As you consider this issue I would encourage each member of the Subcommittee to ask, "how close is the nearest large fossil fuel generating station to my home-1 mile away, 2, 5, 10?" Suppose a new station was proposed less than a mile from your home; how would you talk about it in your own kitchen or living room? Would you like the opportunity to ask questions about the design, performance, scale, and perhaps even the location of the project? Would you like a public process that your neighbors could join in? Would you like the right to get answers from the approval authorities? Would you like some recourse if officials ignored your questions and suggestions for improvement of the project? Other Americans want these same safeguards and they deserve better than to be labeled "NIMBY."

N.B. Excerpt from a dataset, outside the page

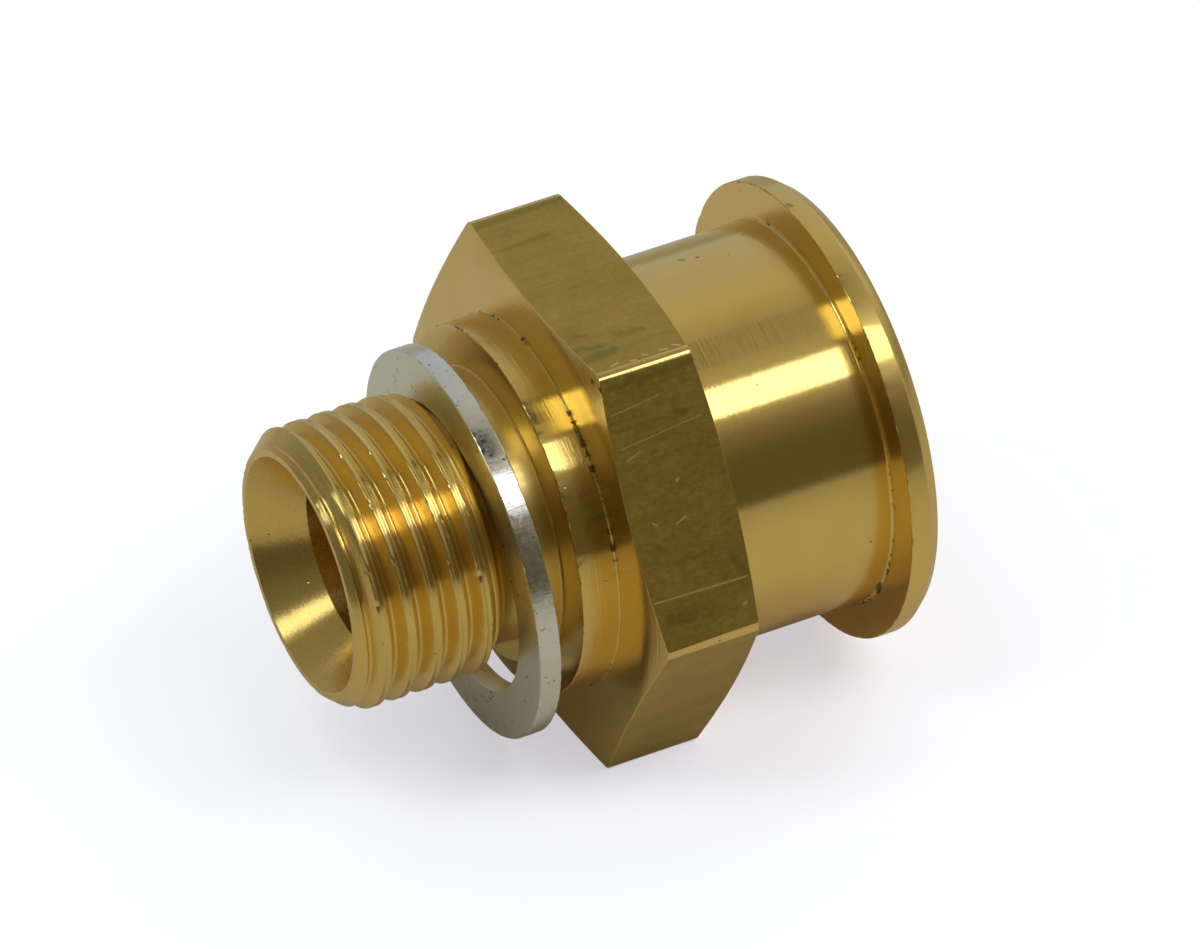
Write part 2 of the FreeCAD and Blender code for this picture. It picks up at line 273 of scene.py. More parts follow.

The path to harmonizing clean air and energy goals is not down the road of exemptions from safeguards. The right path involves adopting comprehensive integrated programs to clean up existing polluting power plants and improving current new source programs so that they more reliably and efficiently assure citizens that expanded energy supplies can be achieved without degrading environmental quality. Mr. Chairman and members of the Subcommittee, NRDC would be happy to work with you to move down this path. Thank you for the opportunity to present these views and I am happy to answer any questions you may have.
1 For simplicity, for this testimony I will refer to these programs generally as NSR. 2 Chevron, U.S.A., Inc. v. NRDC, 467 U.S. 837 (1984).